Last month, when I began researching and writing this post, that was where this story of science interference and suppression ended. But last Friday the good news came: results of the study had been published by the Journal of the National Cancer Institute. The journal article and accompanying editorial are publicly available online. Bottom line: the Diesel Exhaust in Miners Study showed that regular exposure to high concentrations of diesel exhaust significantly increases the likelihood of dying of lung cancer, with cancer rates as much as three- to sevenfold higher for the most heavily exposed miners compared to miners exposed to lower levels. My colleague, Diane Bailey, provides a more complete description of the study’s results in her latest blog.
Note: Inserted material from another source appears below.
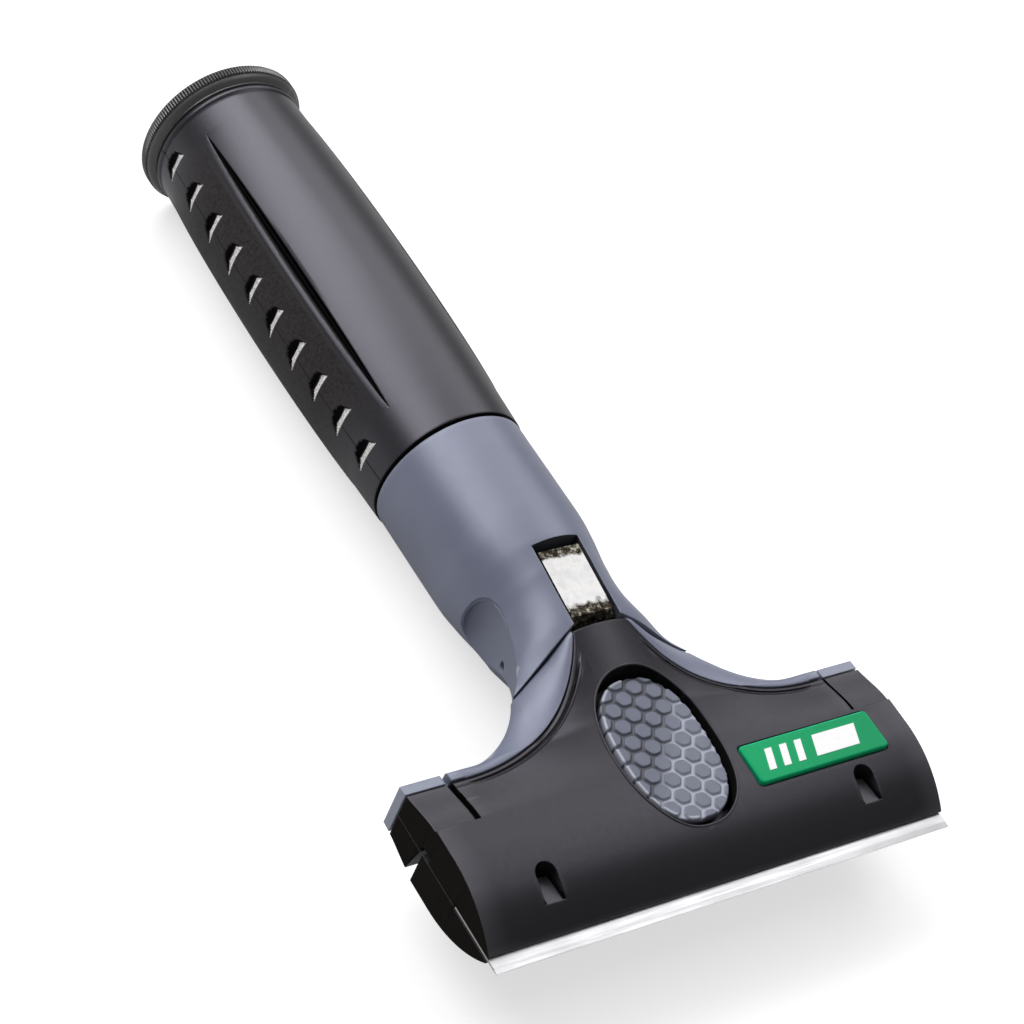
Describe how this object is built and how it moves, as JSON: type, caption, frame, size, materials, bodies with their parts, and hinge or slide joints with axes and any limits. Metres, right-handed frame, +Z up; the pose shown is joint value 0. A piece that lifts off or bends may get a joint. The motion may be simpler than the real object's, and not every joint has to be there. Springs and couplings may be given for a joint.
{
  "type": "hand scraper",
  "caption": "Straight-blade hand scraper: a wide clamping head with a honeycomb push button, a waisted neck and a hollow soft-gripped handle with a pole socket.",
  "frame": {"origin": "centre of the bounding box in plan, on the lowest plane of the tool, under the end ring's rim", "axes": "+X along the blade, +Y from the cutting edge to the handle's end, +Z up towards the button side"},
  "size_m": [0.1002, 0.2004, 0.0352],
  "materials": {
    "blue_grey_plastic": "fine satin blue-grey moulded plastic",
    "black_plastic": "black moulded plastic with a soft sheen",
    "grip_rubber": "smooth near-black rubber",
    "ring_plastic": "black moulded plastic, knurled rim",
    "pad_rubber": "blue-grey rubber with raised cells",
    "blade_steel": "satin steel with a ground edge",
    "spring_steel": "bright spring steel",
    "badge_green": "glossy green plastic"
  },
  "bodies": {
    "handle": {"neck_body": "blue_grey_plastic", "grip_sleeve": "grip_rubber", "end_ring": "ring_plastic", "head_frame": "blue_grey_plastic", "tenon_pin": "spring_steel", "leaf_spring": "spring_steel", "leaf_rivet": "spring_steel", "upper_shell": "black_plastic", "badge_plate": "badge_green", "lower_cover": "black_plastic", "cover_screw_left": "spring_steel", "cover_screw_right": "spring_steel", "hinge_pin_left": "spring_steel", "hinge_pin_right": "spring_steel", "jaw_spring_left": "spring_steel", "jaw_spring_right": "spring_steel", "button_spring": "spring_steel"},
    "jaw": {"lower_jaw": "black_plastic"},
    "button": {"button_pad": "pad_rubber", "button_stem": "black_plastic"},
    "blade_body": {"blade": "blade_steel"}
  },
  "joints": [
    {"name": "button_press", "type": "slide", "parent": "handle", "child": "button", "axis": [0, 0, -1], "range_m": [0, 0.0015], "stiffness_N_per_m": 2000, "springref_m": -0.001, "deforming": ["button_spring"]},
    {"name": "jaw_open", "type": "hinge", "parent": "handle", "child": "jaw", "pos_m": [0, -0.0756, 0.0193], "axis": [1, 0, 0], "range_deg": [0, 13.1], "deforming": ["jaw_spring_left", "jaw_spring_right"]},
    {"name": "blade_slide", "type": "slide", "parent": "handle", "child": "blade_body", "axis": [0, -1, 0], "range_m": [0, 0.014]}
  ],
  "couplings": [
    {"joint": "jaw_open", "follows": "button_press", "rad_per_m": 151.5}
  ]
}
This case of stalling and suppressing scientific results is not an isolated incident—books have been written about this kind of stuff and the news is full of similar stories. But many of us think that it’s getting worse and that it represents a growing threat to our health, our democracy and our planet. Last month, Dr. Nina Federoff, outgoing president of the American Association for the Advancement of Science expressed her profound concern that the anti-science movement was spreading and that we were “sliding back into a dark era.” What makes the diesel study story such a compelling and illuminating example of the war on science isn’t just that the assailants are so clearly identified (the mining industry) and their objective is so cynical and self-serving (preventing disclosure of facts about the effects of working conditions on the health of their own employees). It is that it has escalated the war on science from distortion and denial to the use of legal threats to prevent publication of peer reviewed scientific results (which, in this case, the industry almost certainly already knew) and manipulation of Congress to support this kind of interference.
Science, like a medical diagnosis, is the use of observation, measurement and experimentation to answer questions and establish objective facts. By design and application, it is transparent, characterized by the free flow and exchange of ideas, information and, because we scientists can’t help ourselves, more questions. Neither scientists nor doctors always agree with each other—but it is the open and creative yet informed discussion that makes science such a powerful tool for learning, problem-solving and progress. So the next time you hear a story like this, evaluate the background, evidence and the players. And then ask yourself whether it makes sense to attack science—the messenger and the message—rather than the problem that science seeks to understand.
 To cite just two recently published examples, read Merchants of Doubt, by Naomi Oreskes and Eric Conway, or Fool Me Twice: Fighting the Assault on Science in America, by Shawn Lawrence Otto, for an excellent analysis and description of this problem.